▶ _DATA SHOWN_:

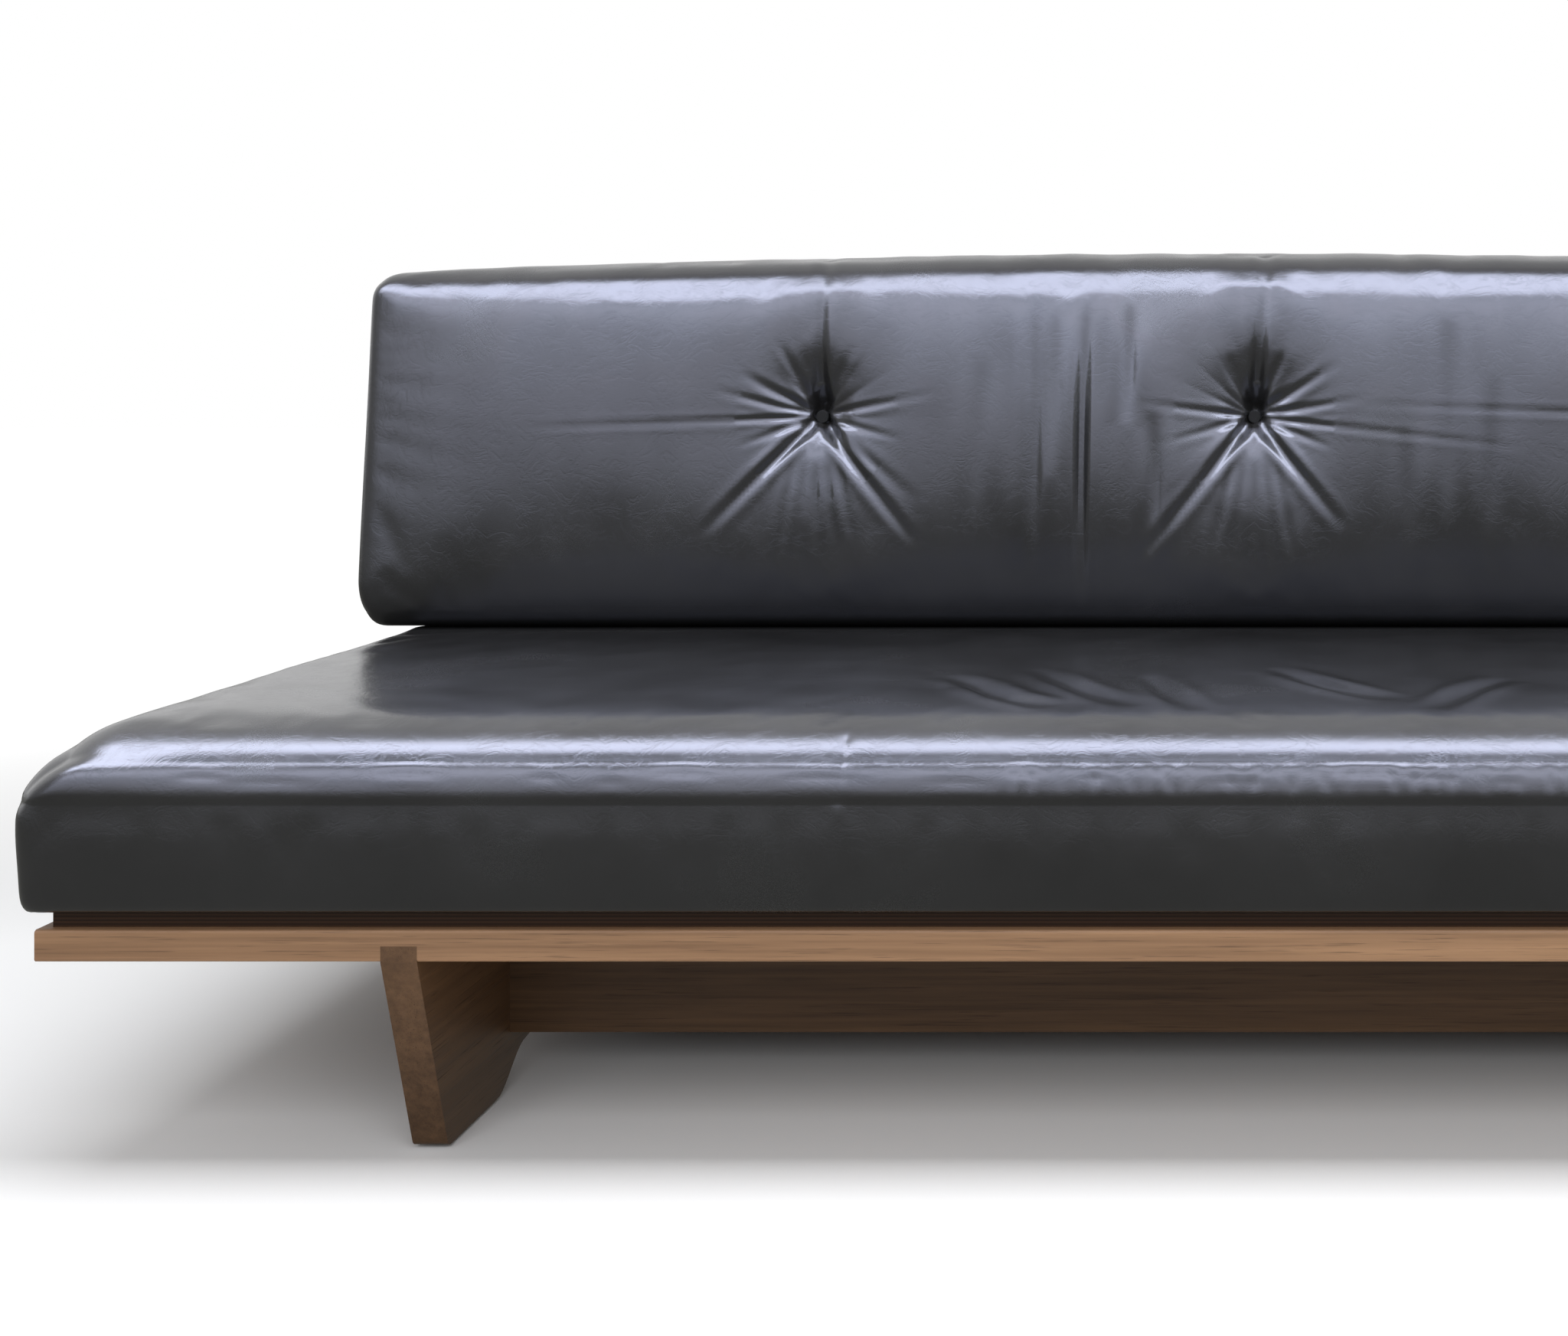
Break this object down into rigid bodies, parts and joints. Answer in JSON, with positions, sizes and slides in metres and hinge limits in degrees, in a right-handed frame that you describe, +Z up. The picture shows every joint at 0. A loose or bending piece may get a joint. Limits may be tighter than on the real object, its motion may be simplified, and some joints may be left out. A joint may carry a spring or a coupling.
{
  "type": "sofa",
  "caption": "Long low sofa: leather bench seat cushion and tufted leather back cushion on a walnut platform with plank legs.",
  "frame": {"origin": "bottom centre of the whole sofa, on the floor", "axes": "+X along the sofa towards its right end as seen from the front, -Y towards the sitter's side (front), +Z up"},
  "size_m": [2.178, 0.8592, 0.8506],
  "materials": {
    "wood": "oiled, satin",
    "beam_wood": "dark stain, satin",
    "plywood": "reddish stain, matte",
    "leather": "smooth, semi-gloss",
    "foam": "matte open-cell foam",
    "tape": "woven, matte",
    "steel": "zinc plated, satin",
    "glides": "matte",
    "washers": "matte"
  },
  "bodies": {
    "frame": {"front_rail": "wood", "rear_rail": "wood", "left_end_rail": "wood", "right_end_rail": "wood", "left_bearer": "wood", "centre_bearer": "wood", "right_bearer": "wood", "deck_panel": "plywood", "left_leg_board": "wood", "right_leg_board": "wood", "front_beam": "beam_wood", "rear_beam": "beam_wood", "foot_glides": "glides", "left_back_post": "wood", "right_back_post": "wood", "lower_back_slat": "wood", "middle_back_slat": "wood", "upper_back_slat": "wood", "frame_dowels": "wood", "beam_bolts": "steel", "barrel_nuts": "steel", "post_bolts": "steel", "post_nuts": "steel", "leg_screws": "steel", "deck_screws": "steel", "slat_screws": "steel"},
    "seat_cushion": {"seat_cover": "leather", "seat_core": "foam", "seat_zip_tape": "tape"},
    "seat_slider": {"seat_zip_slider": "steel"},
    "seat_pull": {"seat_zip_pull": "steel"},
    "back_cushion": {"back_cover": "leather", "back_core": "foam", "back_zip_tape": "tape", "tuft_cords": "tape", "tuft_buttons": "leather", "tuft_washers": "washers"},
    "back_slider": {"back_zip_slider": "steel"},
    "back_pull": {"back_zip_pull": "steel"}
  },
  "joints": [
    {"name": "back_cushion_lift", "type": "slide", "parent": "frame", "child": "back_cushion", "axis": [0, 0, 1], "range_m": [0, 0.45]},
    {"name": "seat_cushion_slide", "type": "slide", "parent": "frame", "child": "seat_cushion", "axis": [0, -1, 0], "range_m": [0, 0.76]},
    {"name": "seat_zip_slide", "type": "slide", "parent": "seat_cushion", "child": "seat_slider", "axis": [-1, 0, 0], "range_m": [0, 1.32]},
    {"name": "seat_zip_pull_swing", "type": "hinge", "parent": "seat_slider", "child": "seat_pull", "pos_m": [0.664, 0.31371, 0.293], "axis": [1, 0, 0], "range_deg": [0, 100]},
    {"name": "back_zip_slide", "type": "slide", "parent": "back_cushion", "child": "back_slider", "axis": [-1, 0, 0], "range_m": [0, 1.32]},
    {"name": "back_zip_pull_swing", "type": "hinge", "parent": "back_slider", "child": "back_pull", "pos_m": [0.664, 0.30941, 0.38727], "axis": [1, 0, 0], "range_deg": [0, 80]}
  ]
}
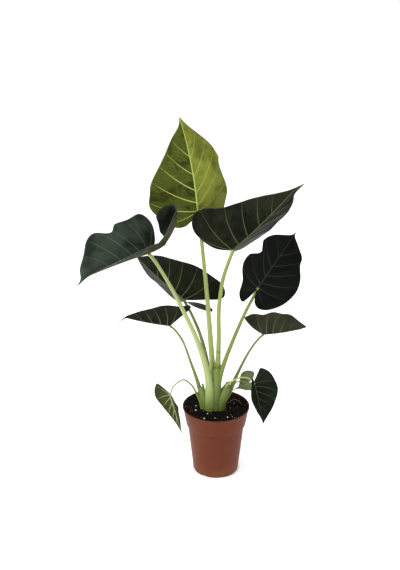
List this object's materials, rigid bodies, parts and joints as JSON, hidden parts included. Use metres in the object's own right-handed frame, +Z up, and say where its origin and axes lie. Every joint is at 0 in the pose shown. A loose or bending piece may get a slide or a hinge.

▶ _EXERCISE PROMPT_: Emit the records above again, exactly, with no line skipped.

▶ _FINISHED EXERCISE_:
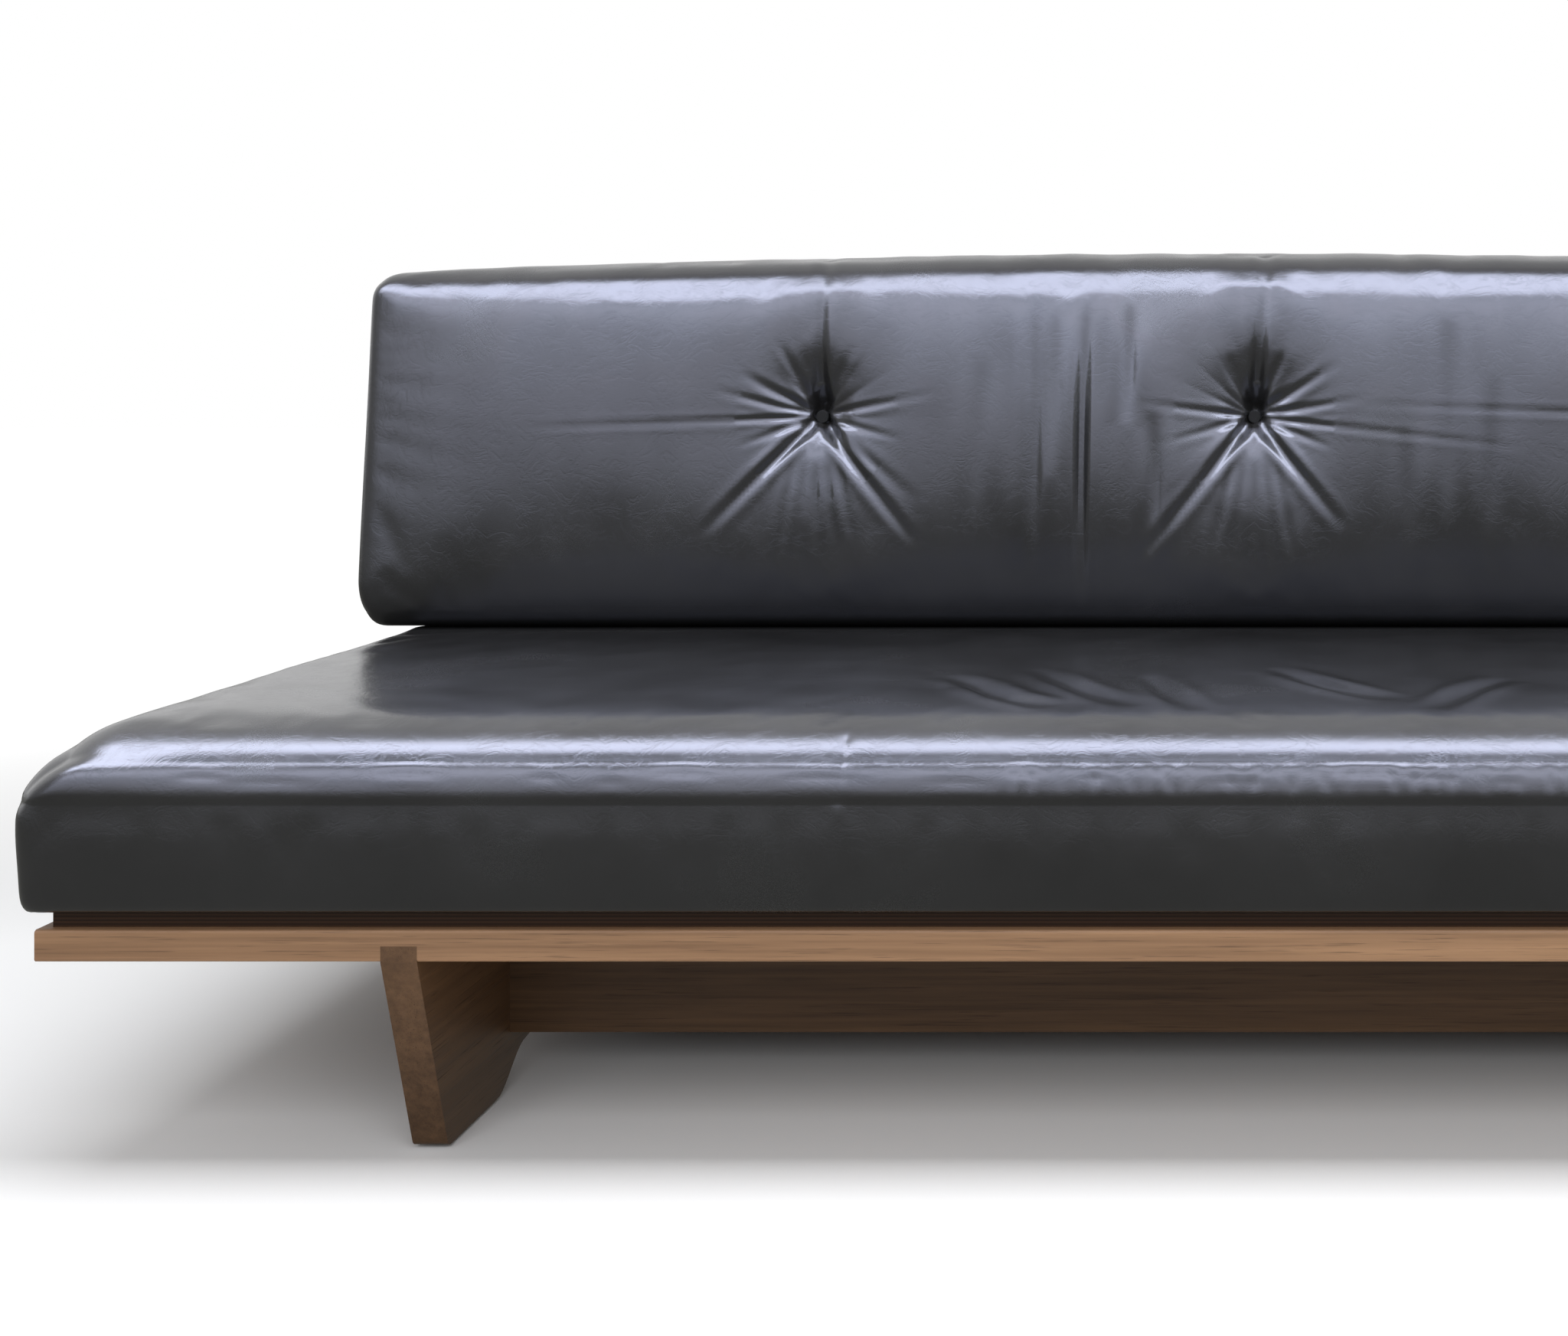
Break this object down into rigid bodies, parts and joints. Answer in JSON, with positions, sizes and slides in metres and hinge limits in degrees, in a right-handed frame that you describe, +Z up. The picture shows every joint at 0. A loose or bending piece may get a joint. Limits may be tighter than on the real object, its motion may be simplified, and some joints may be left out. A joint may carry a spring or a coupling.
{
  "type": "sofa",
  "caption": "Long low sofa: leather bench seat cushion and tufted leather back cushion on a walnut platform with plank legs.",
  "frame": {"origin": "bottom centre of the whole sofa, on the floor", "axes": "+X along the sofa towards its right end as seen from the front, -Y towards the sitter's side (front), +Z up"},
  "size_m": [2.178, 0.8592, 0.8506],
  "materials": {
    "wood": "oiled, satin",
    "beam_wood": "dark stain, satin",
    "plywood": "reddish stain, matte",
    "leather": "smooth, semi-gloss",
    "foam": "matte open-cell foam",
    "tape": "woven, matte",
    "steel": "zinc plated, satin",
    "glides": "matte",
    "washers": "matte"
  },
  "bodies": {
    "frame": {"front_rail": "wood", "rear_rail": "wood", "left_end_rail": "wood", "right_end_rail": "wood", "left_bearer": "wood", "centre_bearer": "wood", "right_bearer": "wood", "deck_panel": "plywood", "left_leg_board": "wood", "right_leg_board": "wood", "front_beam": "beam_wood", "rear_beam": "beam_wood", "foot_glides": "glides", "left_back_post": "wood", "right_back_post": "wood", "lower_back_slat": "wood", "middle_back_slat": "wood", "upper_back_slat": "wood", "frame_dowels": "wood", "beam_bolts": "steel", "barrel_nuts": "steel", "post_bolts": "steel", "post_nuts": "steel", "leg_screws": "steel", "deck_screws": "steel", "slat_screws": "steel"},
    "seat_cushion": {"seat_cover": "leather", "seat_core": "foam", "seat_zip_tape": "tape"},
    "seat_slider": {"seat_zip_slider": "steel"},
    "seat_pull": {"seat_zip_pull": "steel"},
    "back_cushion": {"back_cover": "leather", "back_core": "foam", "back_zip_tape": "tape", "tuft_cords": "tape", "tuft_buttons": "leather", "tuft_washers": "washers"},
    "back_slider": {"back_zip_slider": "steel"},
    "back_pull": {"back_zip_pull": "steel"}
  },
  "joints": [
    {"name": "back_cushion_lift", "type": "slide", "parent": "frame", "child": "back_cushion", "axis": [0, 0, 1], "range_m": [0, 0.45]},
    {"name": "seat_cushion_slide", "type": "slide", "parent": "frame", "child": "seat_cushion", "axis": [0, -1, 0], "range_m": [0, 0.76]},
    {"name": "seat_zip_slide", "type": "slide", "parent": "seat_cushion", "child": "seat_slider", "axis": [-1, 0, 0], "range_m": [0, 1.32]},
    {"name": "seat_zip_pull_swing", "type": "hinge", "parent": "seat_slider", "child": "seat_pull", "pos_m": [0.664, 0.31371, 0.293], "axis": [1, 0, 0], "range_deg": [0, 100]},
    {"name": "back_zip_slide", "type": "slide", "parent": "back_cushion", "child": "back_slider", "axis": [-1, 0, 0], "range_m": [0, 1.32]},
    {"name": "back_zip_pull_swing", "type": "hinge", "parent": "back_slider", "child": "back_pull", "pos_m": [0.664, 0.30941, 0.38727], "axis": [1, 0, 0], "range_deg": [0, 80]}
  ]
}
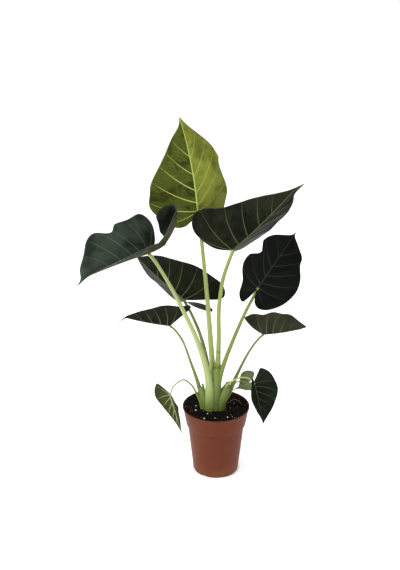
List this object's materials, rigid bodies, parts and joints as JSON, hidden parts included. Use metres in the object's own right-handed frame, +Z up, and say where its origin and axes lie. Every joint is at 0 in the pose shown. A loose or bending piece may get a slide or a hinge.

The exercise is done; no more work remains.